Object modeling scripts:
● ● ● ●

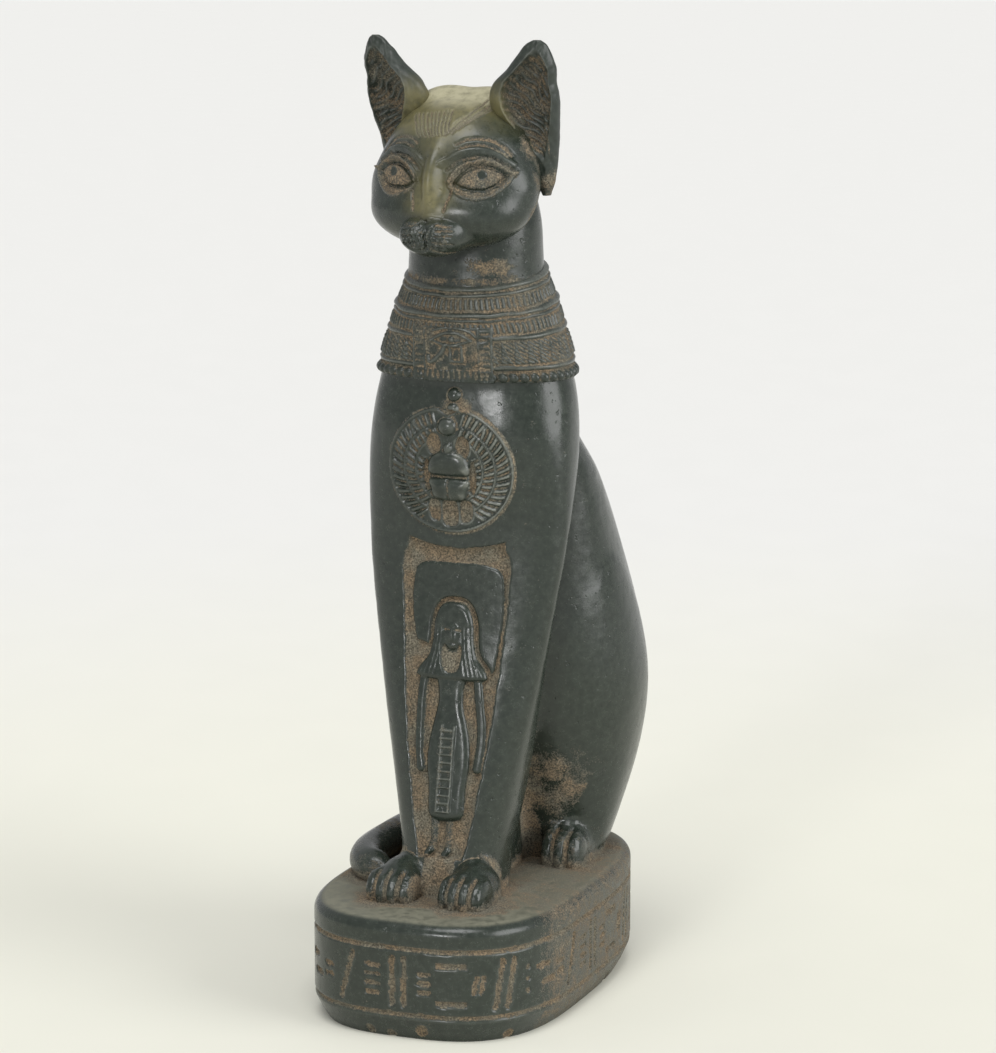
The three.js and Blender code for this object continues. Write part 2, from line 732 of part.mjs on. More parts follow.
const group = new THREE.Group();
group.add(mesh);
export default group;
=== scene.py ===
# %% [markdown]
# A seated cat in the Bastet manner, carved in black stone and standing on an oval plinth.
# The stone is polished by handling, and brown dust lies in everything that is cut into it. The
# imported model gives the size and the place, and this lesson makes the surface that the eye sees.

import math

import bmesh
import bpy
import numpy as np
from mathutils.kdtree import KDTree
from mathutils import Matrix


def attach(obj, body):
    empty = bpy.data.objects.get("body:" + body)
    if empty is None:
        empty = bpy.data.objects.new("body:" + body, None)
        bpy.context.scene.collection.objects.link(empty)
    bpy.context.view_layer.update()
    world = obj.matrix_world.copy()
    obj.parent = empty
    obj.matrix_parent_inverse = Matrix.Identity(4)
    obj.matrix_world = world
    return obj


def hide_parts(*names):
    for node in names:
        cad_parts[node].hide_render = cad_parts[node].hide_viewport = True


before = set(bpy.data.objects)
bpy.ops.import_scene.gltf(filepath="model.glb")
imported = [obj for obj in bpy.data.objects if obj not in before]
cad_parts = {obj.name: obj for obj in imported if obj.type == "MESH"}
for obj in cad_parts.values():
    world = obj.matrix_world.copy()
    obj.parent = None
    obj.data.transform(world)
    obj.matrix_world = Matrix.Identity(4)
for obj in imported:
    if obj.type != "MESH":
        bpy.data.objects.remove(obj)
print("solid nodes in the frame", sorted(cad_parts))
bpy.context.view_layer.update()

# %% [markdown]
# The camera comes first, so that every step can be looked at. It stands 22 degrees round to the
# cat's left and a little above it, a metre away, with a long lens. The lens follows from the
# picture's height: the film's 36 millimetres belong to its longer side.

# %% Camera
IMAGE_HEIGHT = 1053
FOCAL_PIXELS = 3943
CAMERA_AZIMUTH = math.radians(22)
CAMERA_RISE = math.radians(10.8)
CAMERA_AWAY = 1.0
CAMERA_AIM = (0.0084, -0.008, 0.12307)
FILM_LENGTH = 36


def add_camera():
    back = (
        math.sin(CAMERA_AZIMUTH) * math.cos(CAMERA_RISE),
        -math.cos(CAMERA_AZIMUTH) * math.cos(CAMERA_RISE),
        math.sin(CAMERA_RISE),
    )
    place = [aim + CAMERA_AWAY * step for aim, step in zip(CAMERA_AIM, back)]
    turn = (math.pi / 2 - CAMERA_RISE, 0, CAMERA_AZIMUTH)
    bpy.ops.object.camera_add(location=place, rotation=turn)
    camera = bpy.context.object
    camera.data.sensor_width = FILM_LENGTH
    camera.data.lens = FOCAL_PIXELS / IMAGE_HEIGHT * FILM_LENGTH
    camera.data.clip_start = 0.01
    bpy.context.scene.camera = camera
    return camera


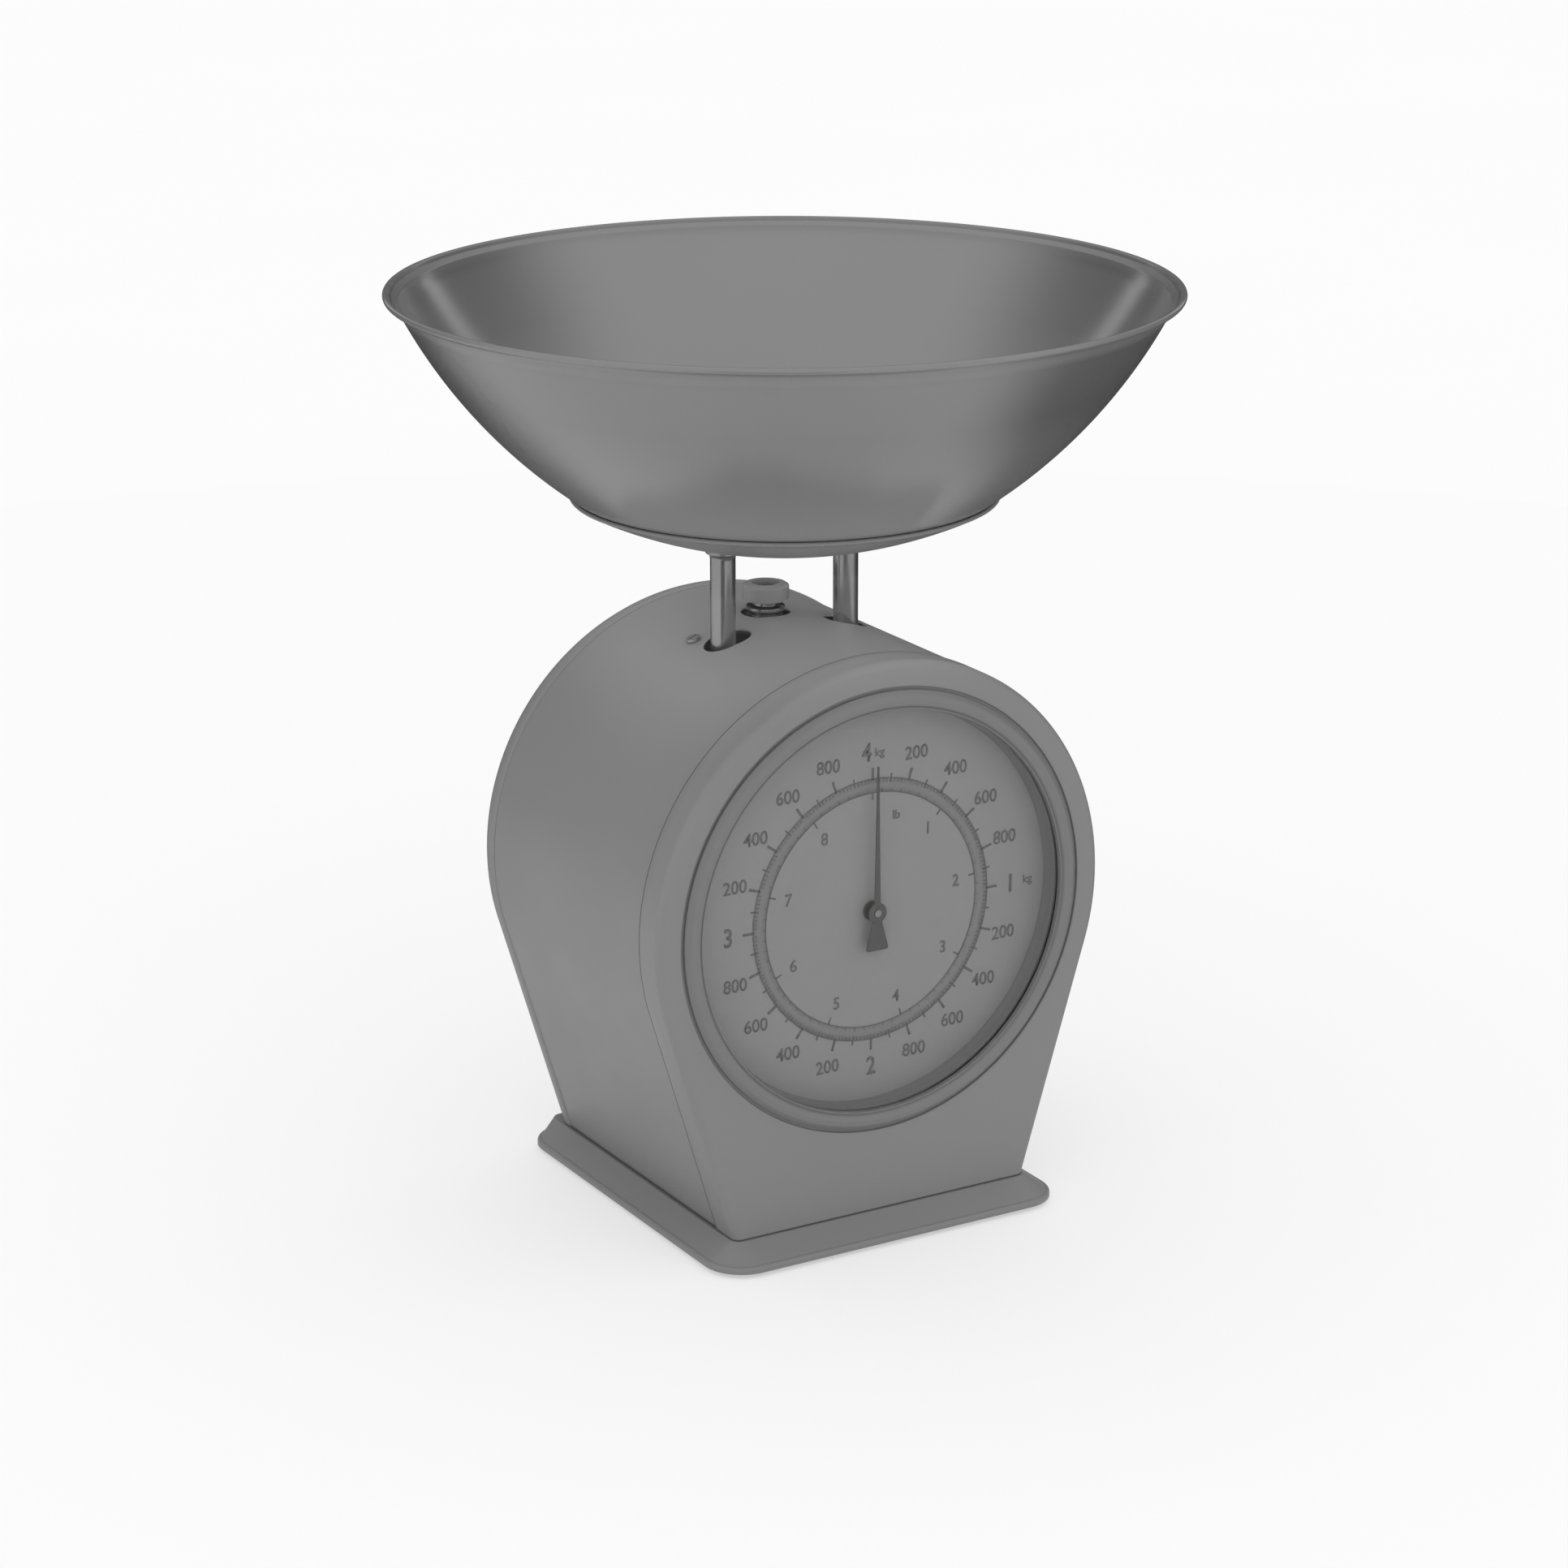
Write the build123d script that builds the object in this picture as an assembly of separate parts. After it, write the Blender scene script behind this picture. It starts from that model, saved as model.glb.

● ● ● ●

# Instructions to follow:
Only the lines from the beginning of the material above through the line with "export default group;" are wanted; extract them exactly.

# Solution for this task:
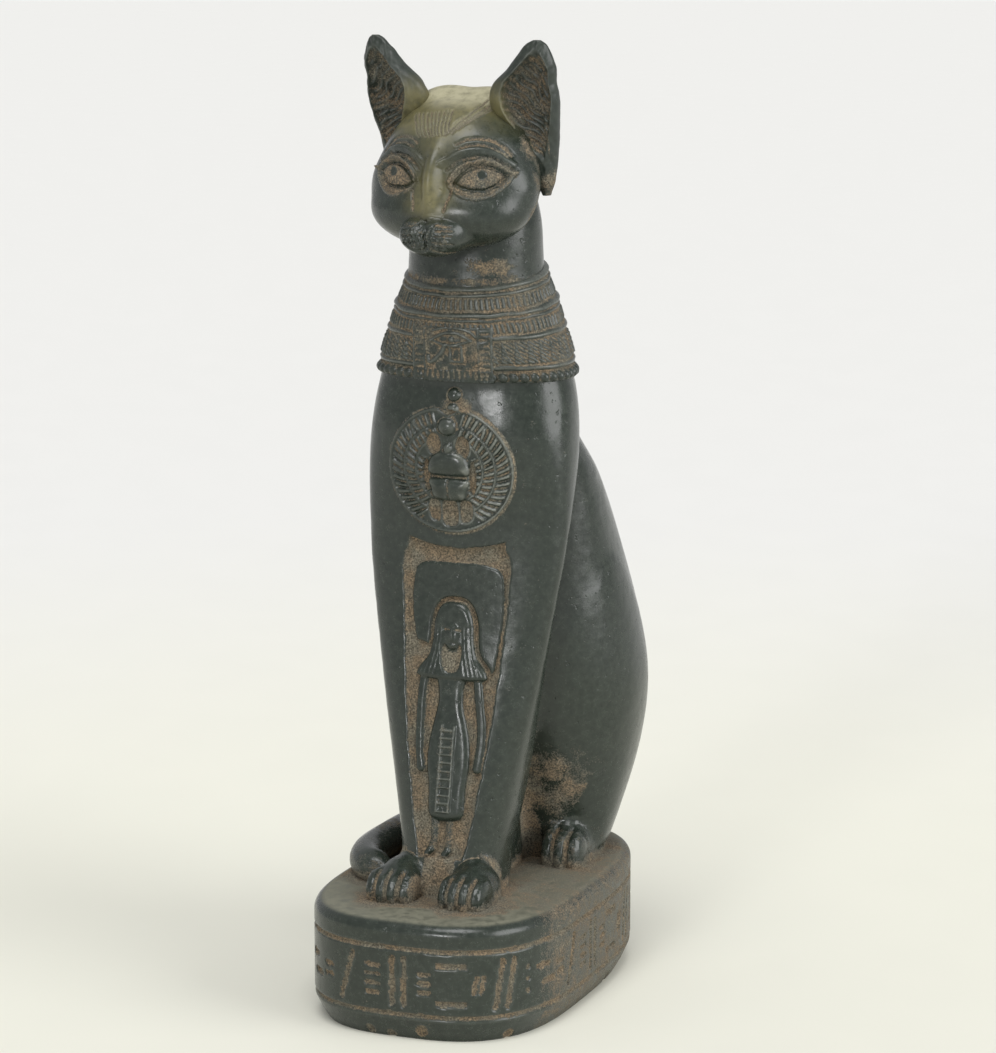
The three.js and Blender code for this object continues. Write part 2, from line 732 of part.mjs on. More parts follow.
const group = new THREE.Group();
group.add(mesh);
export default group;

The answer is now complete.